From “Sun stand still…” in v. 12 to the end of v. 13, then, the only prose is the statement: “Is this not written in the Book of Jashar?”
Such figurative language, of which there is a great deal in the Bible and in contexts exactly like this, was never meant to describe actual astronomical phenomena. In such a view verses 12-14 are a poetic version of the account of the same battle we are given in straightforward prose in vv. 6-11. [The above in Howard, 241-248]
One important detail that weighs with me is that, as virtually everyone agrees, the references to Gibeon and Aijalon in v. 12, indicate that the sun is in the east and the moon has still not set in the west. In other words, if a specific time of day when Joshua prayed his prayer is being indicated, it is early morning, not evening. This would make much less likely a request from Joshua to extend daylight so that the battle might be prolonged. Most of those who believe that the miracle here was to stop the sun in the sky assume that Joshua’s request that the Lord do so came in the late afternoon or evening as he saw the daylight disappearing and his chance of total victory slipping away. But the actual statement of v. 12, if taken literally, has Joshua making the request in the morning, at the beginning of the battle, not in the evening near its end.
Another point worth noting is that the extraordinary character of the day is said in v. 14 not to be the extra length of the day but that the Lord heeded Joshua’s prayer and fought for Israel.
In my view this is really the most likely way to read vv. 12-14, as a poetic reflection on the battle literally described in vv. 6-11. You have that same order of a prose account and then a poetic refection in other places in the OT. For example, the Song of Moses in Exodus 15 is a repetition in poetry of the history of Israel’s crossing the Sea of Reeds in the previous chapter.
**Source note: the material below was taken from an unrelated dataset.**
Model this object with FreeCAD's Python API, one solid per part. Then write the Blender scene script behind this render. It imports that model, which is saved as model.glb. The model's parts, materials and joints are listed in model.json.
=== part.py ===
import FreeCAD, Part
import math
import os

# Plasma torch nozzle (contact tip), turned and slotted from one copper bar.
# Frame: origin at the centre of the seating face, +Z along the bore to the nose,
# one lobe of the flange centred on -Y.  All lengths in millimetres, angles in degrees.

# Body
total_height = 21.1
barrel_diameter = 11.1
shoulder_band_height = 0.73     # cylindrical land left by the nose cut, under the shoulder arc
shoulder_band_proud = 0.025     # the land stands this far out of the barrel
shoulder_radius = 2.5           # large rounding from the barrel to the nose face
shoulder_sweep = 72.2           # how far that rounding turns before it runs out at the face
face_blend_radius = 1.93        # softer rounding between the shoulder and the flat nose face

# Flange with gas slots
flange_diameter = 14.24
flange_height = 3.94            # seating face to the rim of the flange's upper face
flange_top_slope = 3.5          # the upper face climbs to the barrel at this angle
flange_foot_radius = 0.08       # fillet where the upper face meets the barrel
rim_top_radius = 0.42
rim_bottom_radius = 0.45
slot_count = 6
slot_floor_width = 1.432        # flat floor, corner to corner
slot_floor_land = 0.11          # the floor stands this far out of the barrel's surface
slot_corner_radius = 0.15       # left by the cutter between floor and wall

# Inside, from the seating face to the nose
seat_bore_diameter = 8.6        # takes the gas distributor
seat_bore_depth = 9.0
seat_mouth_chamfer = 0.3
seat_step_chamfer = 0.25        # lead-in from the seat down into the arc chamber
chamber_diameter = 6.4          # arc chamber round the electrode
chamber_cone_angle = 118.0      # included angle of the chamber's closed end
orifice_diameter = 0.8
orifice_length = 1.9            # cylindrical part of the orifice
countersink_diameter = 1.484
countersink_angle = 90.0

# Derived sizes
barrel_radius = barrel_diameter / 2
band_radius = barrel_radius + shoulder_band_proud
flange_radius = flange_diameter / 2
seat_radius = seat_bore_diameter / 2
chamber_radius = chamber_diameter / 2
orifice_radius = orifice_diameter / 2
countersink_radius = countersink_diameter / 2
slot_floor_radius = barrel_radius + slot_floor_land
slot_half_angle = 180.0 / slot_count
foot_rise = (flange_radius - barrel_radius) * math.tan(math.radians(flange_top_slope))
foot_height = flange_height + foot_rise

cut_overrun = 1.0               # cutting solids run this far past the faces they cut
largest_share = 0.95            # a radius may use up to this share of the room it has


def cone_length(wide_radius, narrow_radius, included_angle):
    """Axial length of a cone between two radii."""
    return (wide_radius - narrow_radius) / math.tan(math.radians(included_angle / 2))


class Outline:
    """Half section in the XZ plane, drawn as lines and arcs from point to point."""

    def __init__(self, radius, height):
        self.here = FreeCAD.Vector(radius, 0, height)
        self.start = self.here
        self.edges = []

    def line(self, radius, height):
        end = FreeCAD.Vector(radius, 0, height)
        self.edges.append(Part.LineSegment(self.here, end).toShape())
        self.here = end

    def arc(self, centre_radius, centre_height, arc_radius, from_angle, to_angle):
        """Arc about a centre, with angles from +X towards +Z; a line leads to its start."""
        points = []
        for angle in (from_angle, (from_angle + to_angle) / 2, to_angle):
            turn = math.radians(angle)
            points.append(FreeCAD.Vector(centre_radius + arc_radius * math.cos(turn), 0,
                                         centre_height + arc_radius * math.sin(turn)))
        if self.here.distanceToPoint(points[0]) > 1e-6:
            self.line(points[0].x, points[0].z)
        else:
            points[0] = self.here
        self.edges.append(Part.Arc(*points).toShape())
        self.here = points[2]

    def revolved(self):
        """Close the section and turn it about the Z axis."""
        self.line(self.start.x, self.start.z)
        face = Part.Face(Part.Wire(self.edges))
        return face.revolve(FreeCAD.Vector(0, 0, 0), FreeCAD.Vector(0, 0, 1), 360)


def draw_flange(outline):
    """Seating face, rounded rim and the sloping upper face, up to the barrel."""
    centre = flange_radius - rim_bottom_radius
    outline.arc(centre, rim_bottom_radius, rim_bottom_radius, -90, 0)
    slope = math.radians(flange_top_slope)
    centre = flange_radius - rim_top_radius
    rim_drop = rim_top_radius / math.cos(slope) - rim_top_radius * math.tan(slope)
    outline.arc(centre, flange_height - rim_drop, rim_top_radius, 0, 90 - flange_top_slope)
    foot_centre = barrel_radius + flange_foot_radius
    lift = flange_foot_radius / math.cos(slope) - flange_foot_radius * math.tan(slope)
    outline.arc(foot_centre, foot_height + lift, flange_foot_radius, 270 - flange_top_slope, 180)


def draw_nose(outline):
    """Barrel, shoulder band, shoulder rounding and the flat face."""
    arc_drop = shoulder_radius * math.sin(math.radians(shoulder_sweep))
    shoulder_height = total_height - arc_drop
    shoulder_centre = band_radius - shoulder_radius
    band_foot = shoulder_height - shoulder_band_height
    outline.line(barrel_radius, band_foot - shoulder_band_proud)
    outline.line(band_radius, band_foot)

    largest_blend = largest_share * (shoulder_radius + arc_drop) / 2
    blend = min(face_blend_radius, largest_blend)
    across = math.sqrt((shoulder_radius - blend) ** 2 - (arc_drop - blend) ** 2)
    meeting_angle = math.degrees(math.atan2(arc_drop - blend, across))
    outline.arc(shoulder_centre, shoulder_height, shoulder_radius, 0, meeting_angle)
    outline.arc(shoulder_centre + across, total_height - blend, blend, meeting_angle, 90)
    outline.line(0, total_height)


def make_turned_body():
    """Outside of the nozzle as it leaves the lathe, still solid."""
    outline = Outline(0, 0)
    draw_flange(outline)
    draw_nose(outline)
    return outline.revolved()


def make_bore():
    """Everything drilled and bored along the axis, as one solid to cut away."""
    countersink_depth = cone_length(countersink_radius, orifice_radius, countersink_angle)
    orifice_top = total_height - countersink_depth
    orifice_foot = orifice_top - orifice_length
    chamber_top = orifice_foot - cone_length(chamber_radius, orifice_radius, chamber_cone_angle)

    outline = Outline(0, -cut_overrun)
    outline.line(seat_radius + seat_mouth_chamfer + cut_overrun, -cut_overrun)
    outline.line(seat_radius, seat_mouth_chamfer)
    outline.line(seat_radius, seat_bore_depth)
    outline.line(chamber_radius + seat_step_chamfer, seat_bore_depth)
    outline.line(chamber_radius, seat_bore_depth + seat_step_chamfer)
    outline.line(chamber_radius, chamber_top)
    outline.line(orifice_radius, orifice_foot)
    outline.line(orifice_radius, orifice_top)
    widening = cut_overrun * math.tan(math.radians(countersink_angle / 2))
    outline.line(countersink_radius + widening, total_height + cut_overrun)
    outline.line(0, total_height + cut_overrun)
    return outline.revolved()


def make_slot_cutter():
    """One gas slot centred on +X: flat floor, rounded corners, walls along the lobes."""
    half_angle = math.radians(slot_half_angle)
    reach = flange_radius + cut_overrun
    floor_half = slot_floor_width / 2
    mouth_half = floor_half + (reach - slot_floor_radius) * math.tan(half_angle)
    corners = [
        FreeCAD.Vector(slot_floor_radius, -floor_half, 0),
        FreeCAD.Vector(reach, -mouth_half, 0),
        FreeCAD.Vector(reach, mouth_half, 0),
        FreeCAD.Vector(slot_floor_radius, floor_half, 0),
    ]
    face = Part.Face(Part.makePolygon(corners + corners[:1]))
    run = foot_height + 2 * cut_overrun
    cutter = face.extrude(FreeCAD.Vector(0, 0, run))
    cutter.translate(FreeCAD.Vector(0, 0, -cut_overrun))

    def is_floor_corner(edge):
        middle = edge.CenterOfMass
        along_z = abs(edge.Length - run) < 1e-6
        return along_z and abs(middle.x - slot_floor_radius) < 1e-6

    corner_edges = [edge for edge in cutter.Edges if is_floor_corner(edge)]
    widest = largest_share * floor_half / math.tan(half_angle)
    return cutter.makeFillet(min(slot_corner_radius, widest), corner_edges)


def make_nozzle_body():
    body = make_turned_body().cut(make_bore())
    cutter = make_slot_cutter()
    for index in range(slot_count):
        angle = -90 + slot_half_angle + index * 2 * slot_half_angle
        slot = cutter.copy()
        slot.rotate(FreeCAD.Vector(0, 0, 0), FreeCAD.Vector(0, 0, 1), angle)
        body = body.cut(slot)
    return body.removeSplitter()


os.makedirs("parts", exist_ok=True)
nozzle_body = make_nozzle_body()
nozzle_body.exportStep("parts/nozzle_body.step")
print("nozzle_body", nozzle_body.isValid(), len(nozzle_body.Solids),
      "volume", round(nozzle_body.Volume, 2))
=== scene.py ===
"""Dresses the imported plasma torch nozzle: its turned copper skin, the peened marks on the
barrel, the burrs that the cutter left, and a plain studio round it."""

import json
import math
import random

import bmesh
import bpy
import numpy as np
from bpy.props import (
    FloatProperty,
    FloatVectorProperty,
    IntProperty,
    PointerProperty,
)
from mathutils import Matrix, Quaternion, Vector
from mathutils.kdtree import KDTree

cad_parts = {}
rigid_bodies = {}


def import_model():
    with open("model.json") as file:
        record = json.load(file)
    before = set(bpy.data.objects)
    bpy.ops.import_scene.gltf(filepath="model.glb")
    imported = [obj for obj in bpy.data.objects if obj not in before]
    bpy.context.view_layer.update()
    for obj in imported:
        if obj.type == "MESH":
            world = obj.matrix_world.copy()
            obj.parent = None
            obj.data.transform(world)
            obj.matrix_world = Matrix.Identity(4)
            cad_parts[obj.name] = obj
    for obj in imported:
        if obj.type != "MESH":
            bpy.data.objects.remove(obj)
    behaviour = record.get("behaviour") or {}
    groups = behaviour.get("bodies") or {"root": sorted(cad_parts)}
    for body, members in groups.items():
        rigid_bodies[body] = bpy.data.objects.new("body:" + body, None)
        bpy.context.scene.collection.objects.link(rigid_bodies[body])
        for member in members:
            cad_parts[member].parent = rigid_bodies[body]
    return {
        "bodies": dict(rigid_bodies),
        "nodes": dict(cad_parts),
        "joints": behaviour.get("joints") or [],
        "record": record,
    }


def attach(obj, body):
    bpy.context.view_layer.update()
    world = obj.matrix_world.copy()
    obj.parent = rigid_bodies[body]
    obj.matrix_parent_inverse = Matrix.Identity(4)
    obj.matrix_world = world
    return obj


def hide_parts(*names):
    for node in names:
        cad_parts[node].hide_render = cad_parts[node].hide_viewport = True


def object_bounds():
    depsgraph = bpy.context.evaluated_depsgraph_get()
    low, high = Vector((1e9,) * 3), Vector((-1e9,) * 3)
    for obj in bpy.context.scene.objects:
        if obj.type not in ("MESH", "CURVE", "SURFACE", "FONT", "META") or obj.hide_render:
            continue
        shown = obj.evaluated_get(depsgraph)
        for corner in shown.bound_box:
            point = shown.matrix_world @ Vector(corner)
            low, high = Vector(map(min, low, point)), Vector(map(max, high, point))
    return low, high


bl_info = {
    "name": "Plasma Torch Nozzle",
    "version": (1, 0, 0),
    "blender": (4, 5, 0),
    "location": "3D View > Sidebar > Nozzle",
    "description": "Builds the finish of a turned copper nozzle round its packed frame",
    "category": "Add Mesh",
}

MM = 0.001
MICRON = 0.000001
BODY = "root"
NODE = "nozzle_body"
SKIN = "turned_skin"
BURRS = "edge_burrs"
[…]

So there is a great miracle in Joshua 10: the miracle of the hailstorm perfectly timed to fall on the Amorites as they retreated, perfectly situated to hammer the enemy but leave Israel untouched, and sufficiently intense to destroy the remnants of the Canaanite army. Yahweh fought for his people, he sent their enemies into panic, he struck them, he confused them, and defeated them. As then, so now, as we pray to him and depend upon him, as we trust ourselves to his power, we too may have victory in the battles of our lives. We should do as Joshua did and trust his promise and depend upon his power! The entire cosmos is on our side, because it is his!